For the curious, and as part of an ongoing community bond promotion, 10C will host walkthroughs of the 15,000 square foot building in the coming days. There was one on Saturday from 11 a.m. to 1 p.m., and another next Wednesday evening, beginning at 7 p.m.

10C’s new building, like its current one, aims to offer inclusive and engaging space for social benefit organizations, organizations dedicated to solving a range of local issues.

The renovation of the former Acker’s Furniture Building, with its dual entrances – one on Carden, one on Macdonell Street – and large façade windows, has come with some complications.

Grady said carrying out the work in the downtown, and especially on narrow Carden Street with very little room to maneuver, has been a challenge.

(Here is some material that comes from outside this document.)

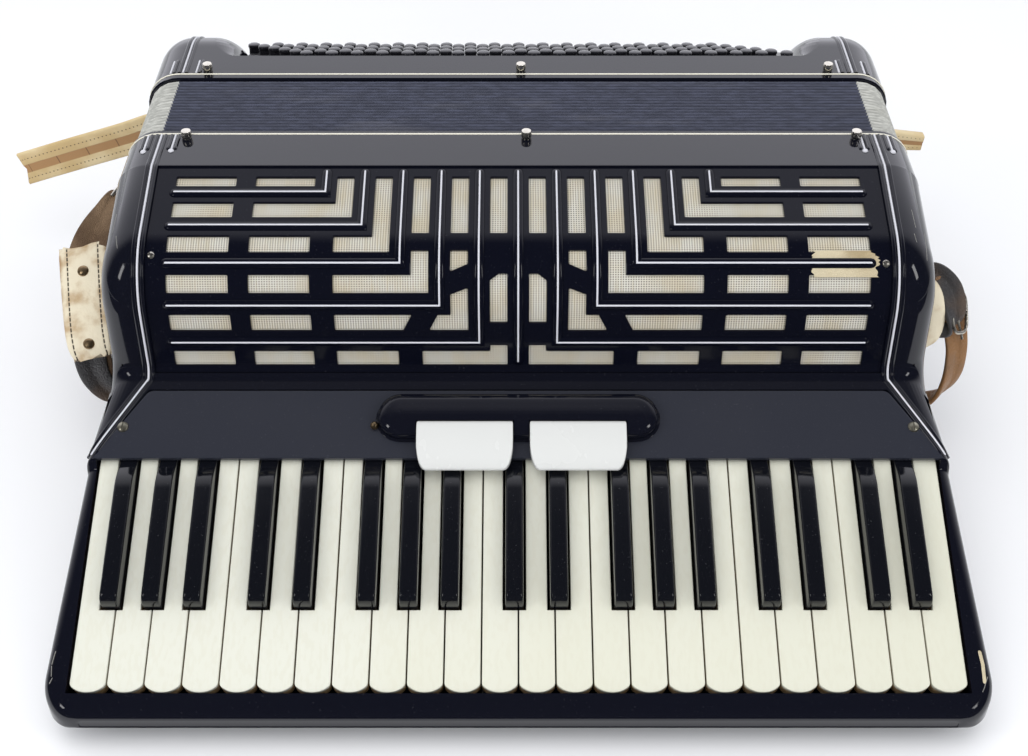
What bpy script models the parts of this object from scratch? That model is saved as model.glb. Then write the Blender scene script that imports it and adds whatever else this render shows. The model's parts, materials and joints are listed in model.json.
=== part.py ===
"""Piano accordion lying on its back: 41 keys, 120 bass buttons, closed bellows.

Metres, +Z up. X runs along the keyboard with the low notes at -X, +Y runs from the
keyboard through the bellows to the bass end, and Z = 0 is the flat back.
"""

import math

import bmesh
import bpy
from mathutils import Matrix, Vector
from mathutils.geometry import delaunay_2d_cdt

# Clearances
GAP = 0.0003  # between pieces that touch
KEY_GAP = 0.0008  # beside each key
MIN_STEP = 0.001  # between two places along a profile
CUT_OUT = 0.02  # how far a cutter reaches out of the piece it cuts

# Body
BODY_DEPTH = 0.195  # from the flat back to the front
BODY_HALF = 0.232  # half of the treble casing's length
BASS_HALF = 0.2335  # half of the bass casing's length
SHOULDER = 0.022  # rounding from the front to the sides
ROUND_START = 0.085  # from the joint to where that rounding starts to get smaller
BACK_EDGE = 0.004
WALL = 0.008
JOINT_Y = 0.060  # where the treble casing ends and its bellows frame starts
CASING_LENGTH = 0.1235  # of the treble casing, from the joint towards the keys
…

“We are kind of in the last stages of the community bond issue, and it definitely needs a little more traction,” Grady said.

The overall cost of the renovation is roughly $2.5 million, while the entire project is about $4 million. The community bond process launched in the spring, with the goal of raising $1 million. So far, it has raised $689,500, with 52 investors contributing an average of $13,259 each.

Through community bonds, investors essentially loan funds to the organization, receiving interest on their investment. 10C’s “E” and “F” bonds are offered to both individual and institutional investors.

The “E” series pays a three per cent interest rate on a minimum investment of $1,000, while the “F” series, more for organizations and institutions, pays four per cent on a minimum investment of $50,000. Danby Products Ltd. of Guelph was the first of the corporate bond investors.

“We have had lots of new interest from people who are outside of 10 Carden networks, which is great,” Grady said.

Grady said there have been a few surprises along the way in the construction process, and the budget is somewhat higher than anticipated.

“One of the surprises was just how complicated it is to work in the downtown on that site, with no land beside it,” she said.

She added that the building is almost entirely resting on bedrock, which was unexpected. And evidence of a 1956 fire were uncovered during the renovation. There was no clear documentation of the fire. She said there were no major construction issues accruing from the historic fire damage.

The building is close to being fully booked with occupants, with one office remaining to be leased. And there are lots of opportunities for open concept space, Grady said.  

In October, 10 Carden was awarded a one-year Ontario Trillium Foundation SEED grant to help mentor other not-for-profit organizations through similar shared space community collaborations. The program will launch next April. 

Operating as an incorporated not-for-profit, 10C is a community hub that offers local not-for-profit groups, socially-focused businesses and individuals affordable and accessible space. The model includes shared office, meeting, gathering, and event space.